Welcome to a new academic year, and to a new year of students returning from trips funded by the Nanovic Institute! To kick off the year, we would like to present Molly Seidel, a Junior majoring in Anthropology and Environmental Science. Molly traveled to Ireland last summer to participate in the Cultural Landscapes of the Irish Coast (CLIC) project, and she has a fascinating and entertaining story to tell!

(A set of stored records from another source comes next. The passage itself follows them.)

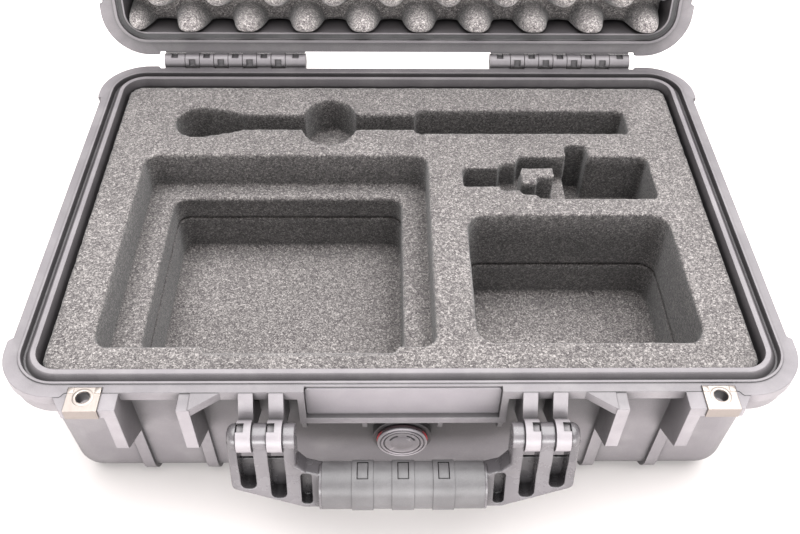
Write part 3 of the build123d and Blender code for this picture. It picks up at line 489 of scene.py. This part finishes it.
def rounded(x, y, half_x, half_y, radius):
    """A point of a rectangle, moved so that the rectangle's corners become round."""
    inner_x, inner_y = half_x - radius, half_y - radius
    dx = np.clip((np.abs(x) - inner_x) / radius, 0, 1)
    dy = np.clip((np.abs(y) - inner_y) / radius, 0, 1)
    corner = (dx > 0) & (dy > 0)
    new_dx = np.where(corner, dx * np.sqrt(1 - dy * dy / 2), dx)
    new_dy = np.where(corner, dy * np.sqrt(1 - dx * dx / 2), dy)
    new_x = np.where(dx > 0, np.sign(x) * (inner_x + radius * new_dx), x)
    new_y = np.where(dy > 0, np.sign(y) * (inner_y + radius * new_dy), y)
    return new_x, new_y


def egg_height(x, y):
    """0 in the hollows and 1 on the staggered, finger-like tips of convoluted foam."""
    row = np.round((y - EGG_ROW_PHASE) / EGG_ROW_PITCH)
    heights = []
    for near in (row - 1, row, row + 1):
        shift = EGG_PHASE + np.where(near % 2 == 0, 0.0, EGG_PITCH / 2)
        column = np.round((x - shift) / EGG_PITCH)
        away = np.hypot(x - shift - column * EGG_PITCH, y - EGG_ROW_PHASE - near * EGG_ROW_PITCH)
        finger = np.clip(1 - (away / EGG_RADIUS) ** EGG_WAIST, 0, 1)
        foot = EGG_FOOT * np.exp(-((away / EGG_FOOT_RADIUS) ** 2))
        heights.append(finger + (1 - finger) * foot)
    return np.max(heights, axis=0)


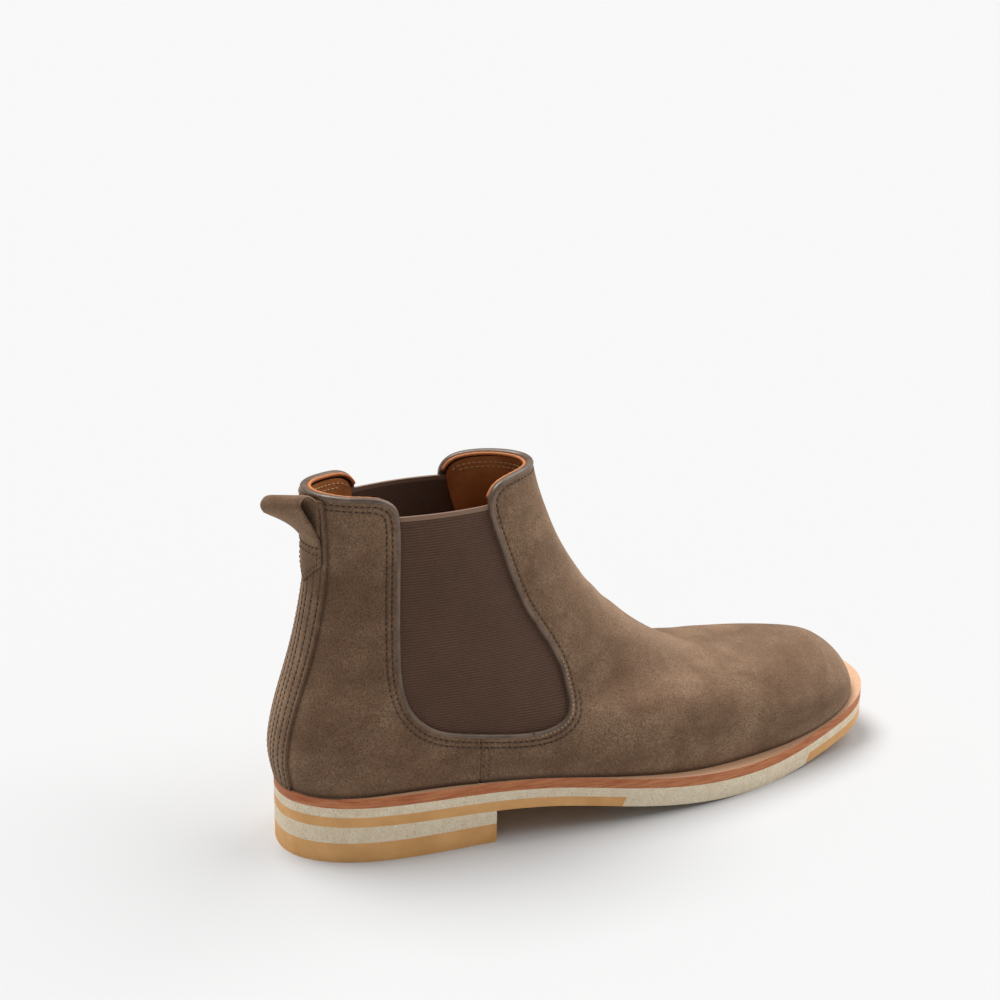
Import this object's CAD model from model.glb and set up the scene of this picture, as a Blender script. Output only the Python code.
import math

import bmesh
import bpy
import numpy as np
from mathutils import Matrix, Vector


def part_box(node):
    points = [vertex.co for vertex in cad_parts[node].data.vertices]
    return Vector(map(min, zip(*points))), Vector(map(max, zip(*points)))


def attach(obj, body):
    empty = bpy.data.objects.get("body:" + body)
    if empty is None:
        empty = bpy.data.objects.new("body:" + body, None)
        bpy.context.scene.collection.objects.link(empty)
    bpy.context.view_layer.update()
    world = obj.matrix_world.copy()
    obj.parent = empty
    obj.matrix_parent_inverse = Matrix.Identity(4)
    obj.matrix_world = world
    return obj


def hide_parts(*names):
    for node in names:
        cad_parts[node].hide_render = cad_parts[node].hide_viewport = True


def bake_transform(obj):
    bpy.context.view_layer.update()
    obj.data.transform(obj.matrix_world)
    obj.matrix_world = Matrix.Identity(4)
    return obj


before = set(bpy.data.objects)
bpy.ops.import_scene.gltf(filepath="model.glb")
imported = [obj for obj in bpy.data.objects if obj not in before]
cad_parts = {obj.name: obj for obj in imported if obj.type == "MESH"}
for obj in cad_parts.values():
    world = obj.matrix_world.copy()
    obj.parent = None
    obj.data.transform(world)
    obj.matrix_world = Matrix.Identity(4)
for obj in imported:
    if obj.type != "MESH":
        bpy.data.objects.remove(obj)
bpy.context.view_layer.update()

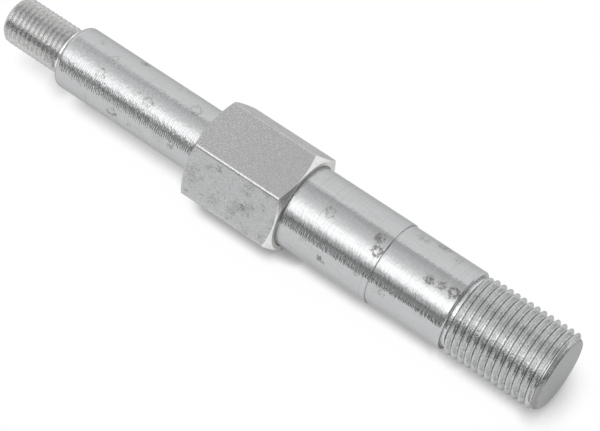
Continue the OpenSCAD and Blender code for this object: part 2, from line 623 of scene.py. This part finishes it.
FLAT_STAINS = [
    (-13.6, 38, 1.3, 0.6, False),
    (-17.8, 52, 1.6, 0.42, False),
    (-13.2, 76, 1.9, 0.5, False),
    (-6.9, 62, 0.9, 0.7, False),
    (-5.7, 66, 1.2, 0.55, False),
    (-8.8, 75, 1.7, 0.5, False),
    (-3.5, 32, 1.2, 0.55, False),
    (-10.1, 27, 0.9, 0.4, False),
]

# Dirt and painted shade in the turned part's corners: place along the axis, half width, darkness
CORNER_DIRT_AND_SHADE = [
    (0.05, 0.12, 0.75),
    (STEP + 0.06, 0.16, 0.7),
    (BODY_END - 0.1, 0.42, 0.6),
]
# How far towards -Y it is thickest, in millimetres
DARKEST_SIDE = 2.9

# How far the stains' edges are torn, in millimetres each way
TORN = 0.9


def stains(graph, place, spots):
    """Density of the stains, from 0 on clean plate to 1. They are mottled and have torn edges."""
    inputs = {"Vector": place, "Scale": 1.5, "Detail": 3.0}
    wobble = graph.node("ShaderNodeTexNoise", inputs).outputs["Color"]
    shift = graph.vector("MULTIPLY_ADD", wobble, (2 * TORN,) * 3, (-TORN,) * 3)
    warped = graph.vector("ADD", place, shift)
    total = 0.0
    for x, tilt, radius, darkness, ring in spots:
        distance = graph.vector("DISTANCE", warped, surface_point(x, tilt))
        if ring:
            distance = graph.math("ABSOLUTE", graph.math("SUBTRACT", distance, 0.7 * radius))
            mask = graph.blend(distance, 0.1 * radius, 0.5 * radius, darkness, 0.0)
        else:
            mask = graph.blend(distance, 0.35 * radius, 1.15 * radius, darkness, 0.0)
        total = graph.math("MAXIMUM", total, mask)
    return graph.math("MULTIPLY", total, graph.blend(graph.noise(place, 1.9, 3.0), 0.34, 0.58, 0.5, 1.0))


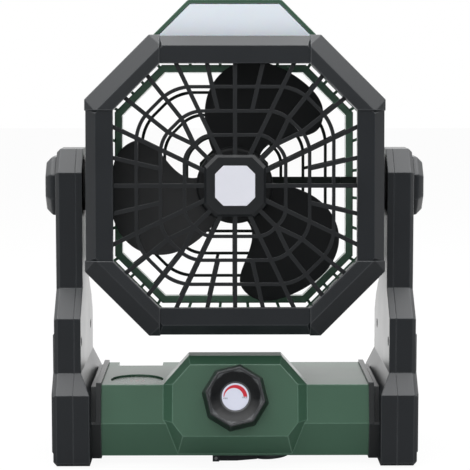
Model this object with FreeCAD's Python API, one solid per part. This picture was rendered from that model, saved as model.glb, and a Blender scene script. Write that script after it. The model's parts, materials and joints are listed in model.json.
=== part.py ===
"""Portable camping fan with a tilting square head, a light bar and a battery base.

Millimetres. X is to the right, the front faces -Y and Z is up. Everything is drawn with the tilt axle
over Y = 0, then moved along Y so that the origin is the middle of the whole fan's footprint.
"""
import FreeCAD, Part
import math
import os

V = FreeCAD.Vector

# General
WALL = 2.4            # moulded wall
FIT = 0.05            # radial clearance of a turning fit
GAP = 0.3             # gap between neighbours that move past each other

# Head, square with cut corners. A diagonal is the distance from the centre to a cut corner's edge.
SHELL_HALF = 93.0     # the head's width leads the other widths
SHELL_DIAGONAL = SHELL_HALF + 7.8
AXLE_Z = SHELL_HALF + 87.0   # the head swings clear of the panel
HEAD_TILT = 3.3
OPENING_HALF = SHELL_HALF - 13.9
OPENING_DIAGONAL = SHELL_DIAGONAL - 10.4
BEZEL_FLAT_HALF = SHELL_HALF - 2.5
BEZEL_FLAT_DIAGONAL = SHELL_DIAGONAL - 3.8
BEZEL_BEVEL = 6.7
BEZEL_FACE_Y = -46.0
BEZEL_DEPTH = 18.0
BEZEL_FRONT_WALL = 2.6
GUARD_PROUD = 1.0
GUARD_FLAT_DIAGONAL = BEZEL_FLAT_DIAGONAL + 0.9
GUARD_HALF = SHELL_HALF + 4.9
GUARD_DIAGONAL = SHELL_DIAGONAL + 8.0
GUARD_BEVEL = 7.4
SPIGOT_HALF = SHELL_HALF - 2.6
SPIGOT_DIAGONAL = SHELL_DIAGONAL - 4.1
SPIGOT_WALL = 1.8
SHELL_WALL = 3.4
SHELL_BACK_Y = 46.6

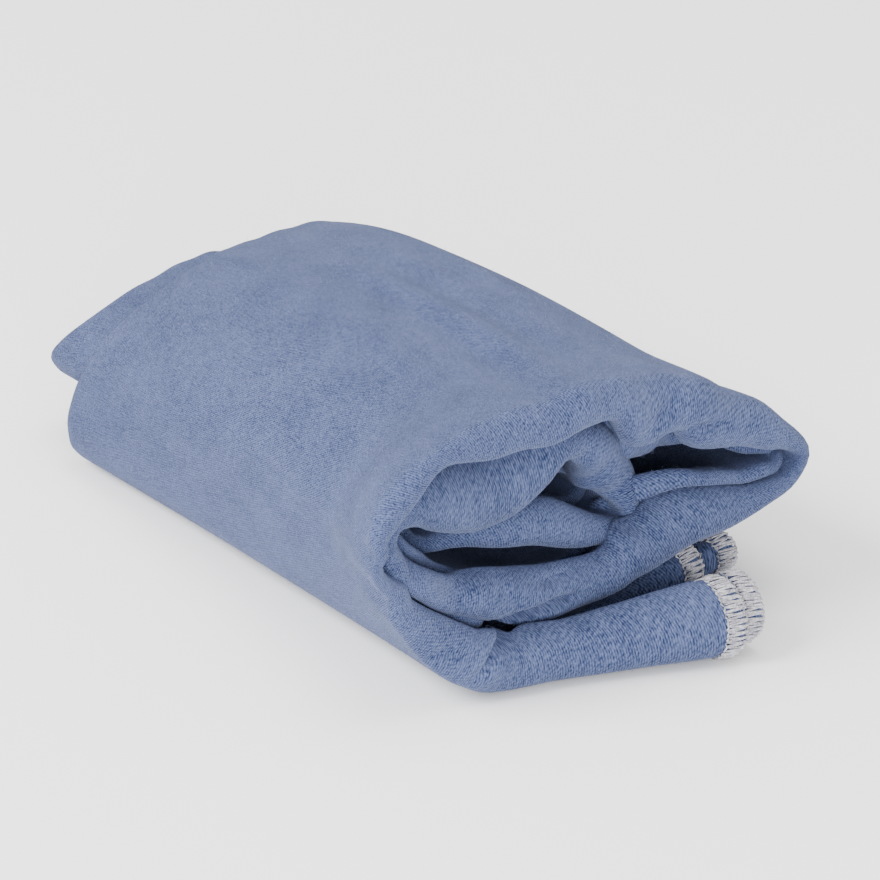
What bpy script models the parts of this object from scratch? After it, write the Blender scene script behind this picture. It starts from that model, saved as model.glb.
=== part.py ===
"""Quick dry travel towel, folded into a strip and rolled flat.

The cut cloth is doubled, both edges are brought to the middle, and the whole is closed once
more, which makes a strip of eight layers.  The strip is then rolled flat.  Every solid here is
a section across the strip, swept along the centreline of the roll.

Axes: X across the roll, Y along the roll's axis (front lips towards -Y), Z up.  Metres.
"""
import math

import bmesh
import bpy

# ---- Driving dimensions -------------------------------------------------------------------
TOWEL_WIDTH = 1.500          # cut size, folded in eight across the strip
TOWEL_LENGTH = 0.750         # cut size, rolled up along the strip
PLY = 0.0012                 # height that one ply of cloth takes up in the folded strip
FOLD_GAP = 0.0008            # air between two neighbouring doubled runs of the strip
TURN_GAP = 0.0008            # air between two neighbouring turns of the roll
FLAT_RUN = 0.082             # straight run of the roll between its two round sides
TAIL_RUN = 0.079             # free end that lies flat on the table
TELESCOPE = 0.052            # how far the core stands out behind the tail, along the axis
OVERLOCK_WIDTH = 0.0053      # bite of the overlock stitch at every cut edge
CLEARANCE = 0.0003           # gap between touching solids

LAYERS = 8                   # layers in the strip: doubled, gate folded, closed
TURN_STEPS = 10              # facets in half a turn of the roll
FRONT_FOLD_STEPS = 4         # facets round a front fold
BACK_FOLD_STEPS = 6          # facets round the back fold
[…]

Going to the field for the first time for archaeology work, I knew that I should expect the unexpected. I had traveled thousands of miles to Inishark, an abandoned island off the coast of Western Ireland, for the chance to participate in the Cultural Landscapes of the Irish Coast (CLIC) project. CLIC is a multi-year project led by Notre Dame professor Dr. Ian Kuijt that works to preserve the cultural heritage of Irish islanders, a perfect opportunity for an anthropology student like me to work with ND professors, professional archaeologists, and other undergraduates. Inhabited from the Bronze Age to the mid-20th century, Inishark is is a cultural treasure trove for archaeologists, rich with the history of Bronze Age pastoralists, Medieval monks, and hardy farmers of the 19th century. This year we were focusing on excavating a large home from the 1800s, working with historical records and oral histories of the islands to document the settlement patterns of the island.
Early in the month-long project I was relishing my newfound excavation skills by uncovering various large stones and artifacts under the layers of thick sod and dirt, but I was having a bit more trouble with interpreting what I found. I kept finding pieces of crumbly white rock near larger stones that seemed to make up a larger structure, but it must have collapsed many years ago to leave little more than a disordered pile of rocks. I was digging where a wall of the house should theoretically be, so I asked Frank, one of the professional archaeologists in the group, to take a look. Frank is literally and figuratively a giant of Irish archaeology, his six-foot-five frame slightly stooped from decades of experience digging Medieval and contemporary sites all over the country, so I knew he would be able to give me the advice I needed.
I expressed my befuddlement at what exactly I was digging, whether it really was a wall or just a pile of rocks left over from clearing fields. He knew right away what he was looking at, expert eyes quickly assembling context clues from the area, but he wanted me to think a bit more before he gave me the answer. “The clue for this spot is that white rock,”he stated in his thick Irish accent. “Once you identify it you can understand the context of this area, how the white rock relates to the other stones and features in the site.”
“How exactly do I do that?”I was stumped. I thought the crumbly stone might be a part of a wall, but had no way of being sure with so many stones laying around in disarray.
Frank chuckled at my confusion, then offered “I want you to taste it.”
I must have given Frank a look that implied my total disbelief, so he picked up a piece of the rock, brought it to his lips, and licked it to show that he wasn’t kidding me. “See? You can really taste that limey zing that tells you it’s mortar.”I laughed, shrugged, and tried tasting it myself. He was right; the powdery rock had a slight zing to it rather than the neutral taste of dirt I expected. “And since we know that it’s mortar, that tells us that it’s holding together these larger stones to make a wall,”he said as he grabbed his own trowel, kneeled down, and started digging away. He excavated more in five minutes than I had in the past half hour, exposing more large stones and small white rocks laid out in a straight line in either direction. With new insight, I could see the places where the mortar fit between larger stones, and suddenly a defined wall of the house seemed to materialize right in front of me. Though the structure had been there the whole time, it took some expert instruction from Frank to help me see the site a little differently in order to more fully understand it.
During the month I spent in Ireland, I had many moments similar to this one as I gained various technical and analytical skills vital to archaeological field work. It is clichéto say that there are some things that you just cannot learn from a book, but I was amazed at how different and intricate archaeological practices were in the field from the lessons I had learned sitting in a classroom. I never could have gotten a feel for changes in soil gradient by just leafing through a textbook, and never could have tasted the difference between mortar and granite while sitting in a lecture hall. I also relished the chance to learn from professional archaeologists like Frank, closely observing him at work in the field to discover the proper way to hold a trowel or shovel-shave a sod wall, and listening to fascinating stories of local culture tied to the artifacts we were uncovering. My experience in Ireland showed me how archaeology is practiced in the real world, and I am so grateful to the Nanovic Institute for supporting my research and education beyond the classroom. Nanovic gave me the chance to move beyond my comfort zone and see the world in a new way, to open myself to new experiences and to explore incredible places like Inishark. This trip taught me a lot of things, but most of all I’ll always remember Frank’s advice that I shouldn’t be afraid to get down and dirty by licking a few rocks.